My father, Karabet and his brother Paulo, are survivors of the Armenian Genocide. My grandfather was taken by the military before the soldiers came to the village to evacuate the children, women and elders. He doesn’t know what really happened to his father. He was a child. Later, the mother and brother as all the women, children and elders of Haini, his village, were evacuated by the soldiers for a death march through the desert, like thousands of other Armenians. Before departing, my grandmother managed to hide her two sons ages 5 and 7, a situation that could have happened to other children. After the soldiers left the village, the two young kids roamed the streets, and later ended up in an orphanage from where my father was adopted by a Turkish officer who died and was returned to the orphanage two years later. By then, he had lost contact with his brother. He lived in Greece and then France. In Paris he met an Armenian lady that was trying to reunite Armenians from different countries with their relatives. Thus he knew there was a Nercessian from Haini in Brazil and confirmed to be his brother. In 1930, he came to Brazil to join his brother Paulo, an exciting family reunion after 10 years without anyone knowing the whereabouts of each other.
You have been in Armenia three times. How would you describe those visits?
Coming to Armenia is very special for me. My visits were in three different contexts. The first one was in 1965, when Armenia was a Soviet Republic. The second visit was in 2000 and the third one last year.
The country has changed a lot in all these years. In my last visit I found the people were more optimist, expecting changes and hoping for a better future. Yerevan is a modern city, but the ancient places, buildings, churches, are what attract me more. In all my visits I was so warmly welcomed. In 2000, I took a taxi, started a conversation and told the driver that I was a Brazilian Armenian. When he knew that my first name was Armenia, he refused to charge for the ride and invited me to have a dinner with his family. Last year, I had another nice surprise, having booked a room in a hotel in Jermuk, I was given an upgrade to their best room, for free, because of my name. So many stories to remember.

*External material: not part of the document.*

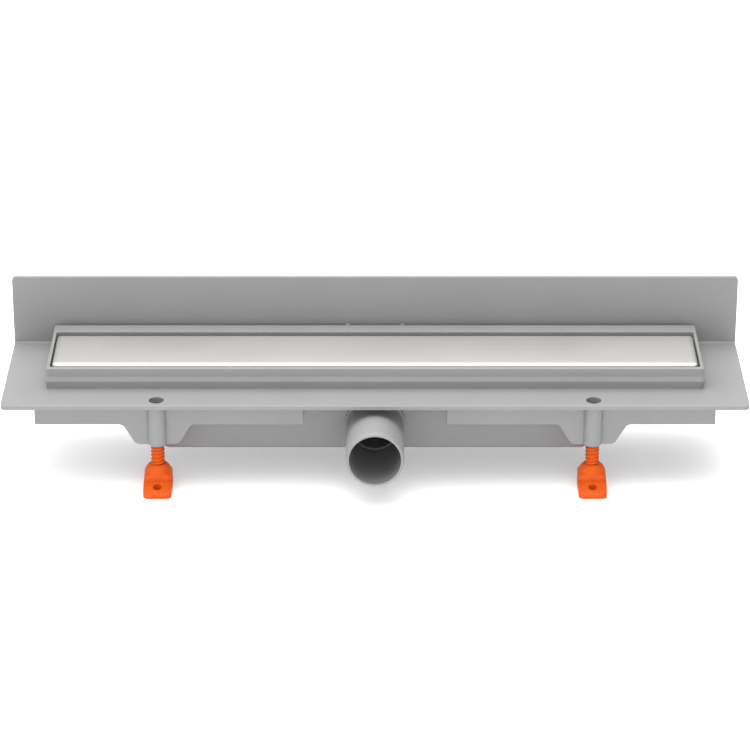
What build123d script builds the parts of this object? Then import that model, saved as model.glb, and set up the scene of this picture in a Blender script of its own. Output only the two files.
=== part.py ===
from build123d import *
import os

# Linear shower drain for the foot of a wall: one moulded drain body with a wall upstand, a floor flange
# and a raised collar, a folded cover plate in the collar, a lift-out odour trap in the sump, and two
# screw feet.
#
# Millimetres. X runs along the drain, Y points at the wall and Z points up. Everything is built from
# the flange's front edge (Y = 0) and its top face (Z = 0). TO_FLOOR then moves it all onto the floor,
# with the origin halfway along the drain and halfway between the outlet's mouth and the upstand's back.

# Flange and upstand
TOTAL_LENGTH = 640.0
FLANGE_DEPTH = 133.0
FLANGE_THICKNESS = 4.0
FLANGE_HEIGHT = 81.0
FLANGE_CORNER_RADIUS = 4.5
FLANGE_EDGE_RADIUS = 1.2
UPSTAND_HEIGHT = 63.3
UPSTAND_THICKNESS = 3.5
UPSTAND_CORNER_RADIUS = 3.5
UPSTAND_ROOT_RADIUS = 1.8
UPSTAND_EDGE_RADIUS = 0.8

# Collar: a straight rim over a flared band over a neck that draws in again
COLLAR_END_SETBACK = 37.0
COLLAR_SETBACK = 35.0
COLLAR_HEIGHT = 19.2
COLLAR_SLOT = 4.4
RIM_WIDTH_FRONT = 3.5
RIM_WIDTH_END = 2.7
RIM_WIDTH_REAR = 16.1
RIM_CORNER_RADIUS = 2.0
RIM_EDGE_CHAMFER = 0.6
BAND_PROUD = 1.3
BAND_HEIGHT = 7.4
BAND_SLOPE = 4.0
NECK_CORNER_RADIUS = 5.0
NECK_FOOT = 0.9
PIN_SPACING = 46.6
PIN_RADIUS = 1.7
PIN_RISE = 0.6

# Trough: a shallow channel that falls to a deep sump
TROUGH_WALL = 3.0
TROUGH_FRONT_STEP = 0.5
TROUGH_REAR_STEP = 1.0
CHANNEL_END_STEP = 3.0
CHANNEL_DEPTH_END = 18.0
CHANNEL_DEPTH_SUMP = 24.0
SUMP_LENGTH = 376.0
SUMP_DEPTH = 59.0
SUMP_CORNER_RADIUS = 10.0
SUMP_EDGE_CHAMFER = 2.6
SUMP_INNER_CHAMFER = 1.0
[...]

In 2004 in Los Angeles I met your charming daughter Milena, a film actress. How is her career going?
At that time, Milena was beginning her career. Since then, she has starred in three short films, five feature films, and a TV series. In 2009 she wrote and starred in a one-woman show, “LOL Latina on the Loose,” acclaimed by audiences and critics. She won many awards for that play. Presently, she is writing and acting. Milena started her carrier as Mina Oliveira, suggested by her agent, but lately changed her artistic name to Mina Nercessian. On March, her last movie, “Single Almost Crazy,” co-produced by MGM is going to be released in Brazil. She wrote the screenplay and is in the leading role. Presently, she is writing a TV Series. All that with four children!
What about her brothers?
When I founded Novica my two sons were deeply involved. Fabio started Novica Brazil and was the first director. Raphael is the first web designer of our site. Milena in the merchandising and our top model. A few years later, the three left Novica to follow their artistic careers. Milena in acting, Fabio in composing soundtracks, for one feature film, “Adagio ao Sol,” and for three short films. Raphael had a music band, composing songs and playing guitar. At one point, he started painting and has sold through Novica more than 50 works. Of course, to make a living with music is not always easy and he also works as a computer programmer. Right now, he lives in Portugal with his wife and 8-year-old daughter. Recently he joined the party of Lisbon Armenians and highly enjoyed it.
You had – and still have – an interesting life, being so open to the whole world, traveling constantly, speaking almost a dozen languages, meeting always inspiring people. I am always delighted of such people, so it will be interesting to know what is your motto for life?
To love people, the beauty of diversity and feel at home anywhere in this small world.